*DATA LINES:*
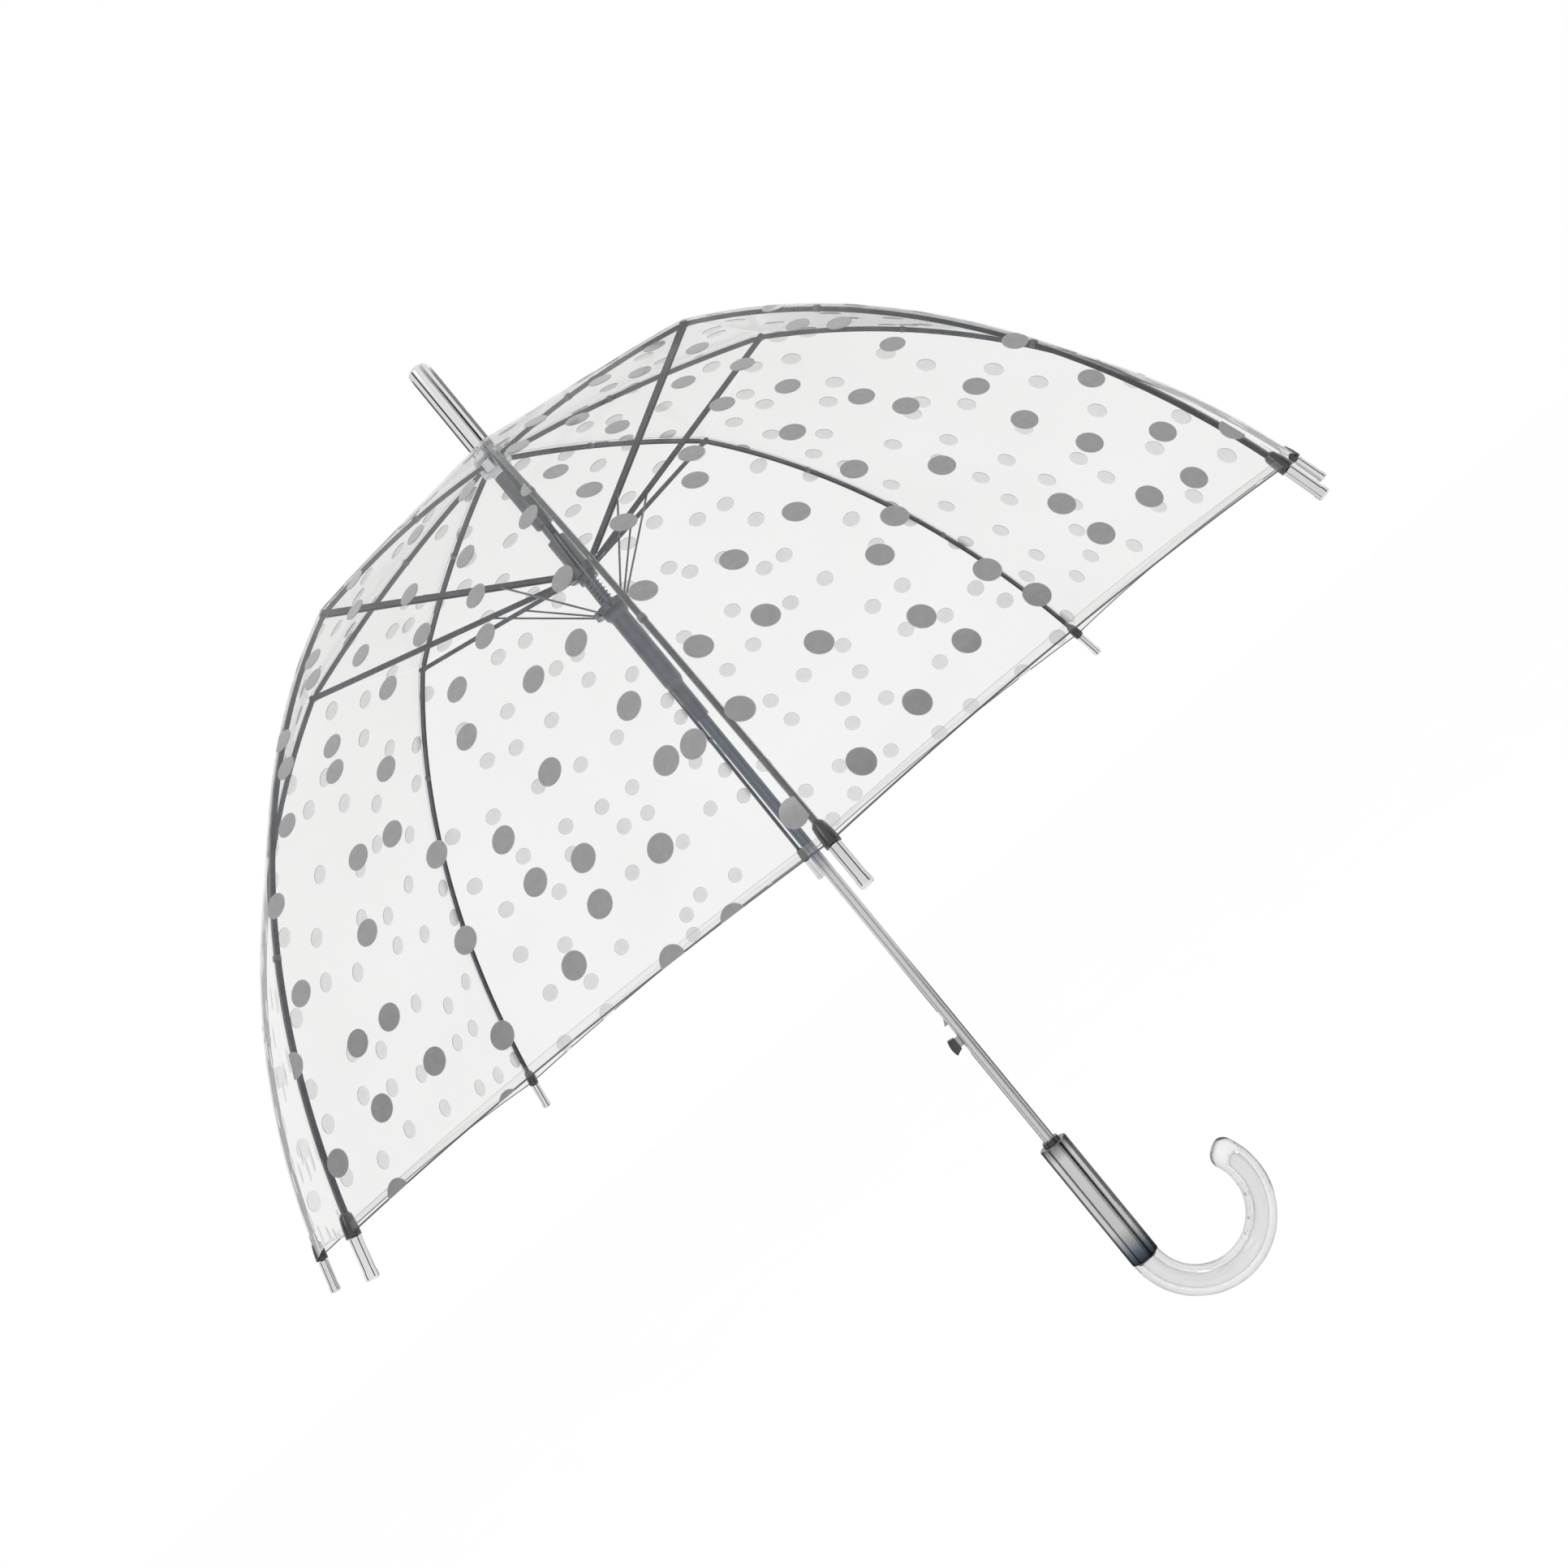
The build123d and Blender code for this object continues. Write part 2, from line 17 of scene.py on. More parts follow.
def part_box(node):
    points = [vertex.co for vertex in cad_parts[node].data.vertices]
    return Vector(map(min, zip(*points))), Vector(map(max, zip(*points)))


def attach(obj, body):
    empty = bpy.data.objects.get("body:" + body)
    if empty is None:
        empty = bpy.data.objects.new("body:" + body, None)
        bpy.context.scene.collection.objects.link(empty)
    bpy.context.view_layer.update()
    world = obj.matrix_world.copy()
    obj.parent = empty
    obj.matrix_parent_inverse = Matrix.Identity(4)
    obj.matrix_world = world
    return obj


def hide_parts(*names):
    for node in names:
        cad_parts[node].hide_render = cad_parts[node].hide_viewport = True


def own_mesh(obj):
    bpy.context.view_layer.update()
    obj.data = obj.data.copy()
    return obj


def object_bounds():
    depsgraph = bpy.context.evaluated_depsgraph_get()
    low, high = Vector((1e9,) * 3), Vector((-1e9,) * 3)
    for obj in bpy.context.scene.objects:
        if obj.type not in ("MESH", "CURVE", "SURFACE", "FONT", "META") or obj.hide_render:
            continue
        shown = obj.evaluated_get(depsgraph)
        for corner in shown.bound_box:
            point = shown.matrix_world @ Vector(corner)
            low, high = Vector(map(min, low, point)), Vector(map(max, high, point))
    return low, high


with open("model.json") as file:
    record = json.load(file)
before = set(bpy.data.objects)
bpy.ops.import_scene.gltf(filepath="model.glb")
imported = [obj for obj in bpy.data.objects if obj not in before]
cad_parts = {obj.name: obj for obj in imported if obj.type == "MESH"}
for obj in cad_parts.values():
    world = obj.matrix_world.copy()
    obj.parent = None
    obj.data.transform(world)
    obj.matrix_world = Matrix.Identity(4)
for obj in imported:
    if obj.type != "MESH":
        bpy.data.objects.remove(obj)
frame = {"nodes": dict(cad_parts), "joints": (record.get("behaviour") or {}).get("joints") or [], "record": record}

*WHAT THE TASK ASKS:* Restate every line of the data word for word.

*RESULT BELOW:*
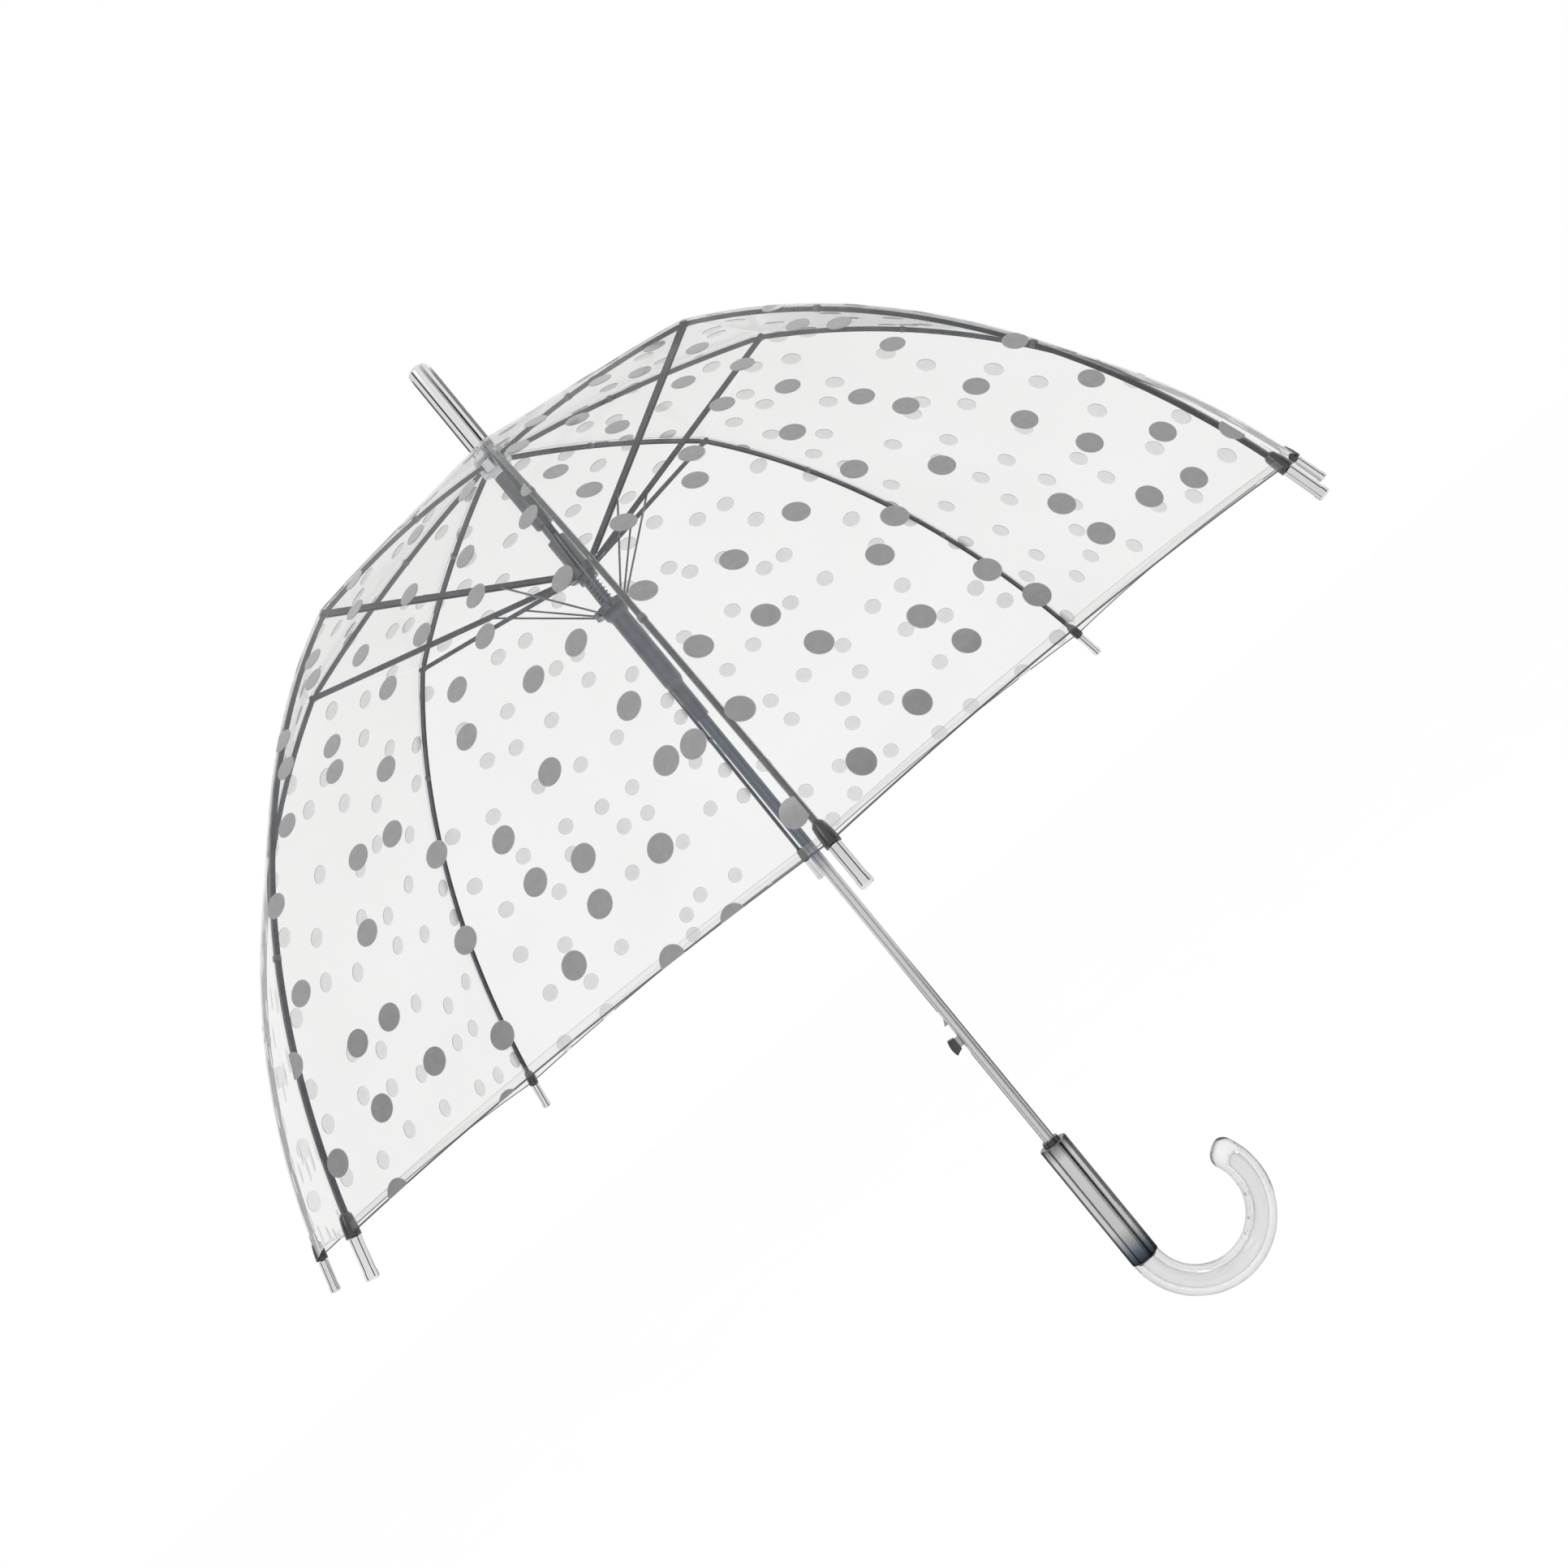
The build123d and Blender code for this object continues. Write part 2, from line 17 of scene.py on. More parts follow.
def part_box(node):
    points = [vertex.co for vertex in cad_parts[node].data.vertices]
    return Vector(map(min, zip(*points))), Vector(map(max, zip(*points)))


def attach(obj, body):
    empty = bpy.data.objects.get("body:" + body)
    if empty is None:
        empty = bpy.data.objects.new("body:" + body, None)
        bpy.context.scene.collection.objects.link(empty)
    bpy.context.view_layer.update()
    world = obj.matrix_world.copy()
    obj.parent = empty
    obj.matrix_parent_inverse = Matrix.Identity(4)
    obj.matrix_world = world
    return obj


def hide_parts(*names):
    for node in names:
        cad_parts[node].hide_render = cad_parts[node].hide_viewport = True


def own_mesh(obj):
    bpy.context.view_layer.update()
    obj.data = obj.data.copy()
    return obj


def object_bounds():
    depsgraph = bpy.context.evaluated_depsgraph_get()
    low, high = Vector((1e9,) * 3), Vector((-1e9,) * 3)
    for obj in bpy.context.scene.objects:
        if obj.type not in ("MESH", "CURVE", "SURFACE", "FONT", "META") or obj.hide_render:
            continue
        shown = obj.evaluated_get(depsgraph)
        for corner in shown.bound_box:
            point = shown.matrix_world @ Vector(corner)
            low, high = Vector(map(min, low, point)), Vector(map(max, high, point))
    return low, high


with open("model.json") as file:
    record = json.load(file)
before = set(bpy.data.objects)
bpy.ops.import_scene.gltf(filepath="model.glb")
imported = [obj for obj in bpy.data.objects if obj not in before]
cad_parts = {obj.name: obj for obj in imported if obj.type == "MESH"}
for obj in cad_parts.values():
    world = obj.matrix_world.copy()
    obj.parent = None
    obj.data.transform(world)
    obj.matrix_world = Matrix.Identity(4)
for obj in imported:
    if obj.type != "MESH":
        bpy.data.objects.remove(obj)
frame = {"nodes": dict(cad_parts), "joints": (record.get("behaviour") or {}).get("joints") or [], "record": record}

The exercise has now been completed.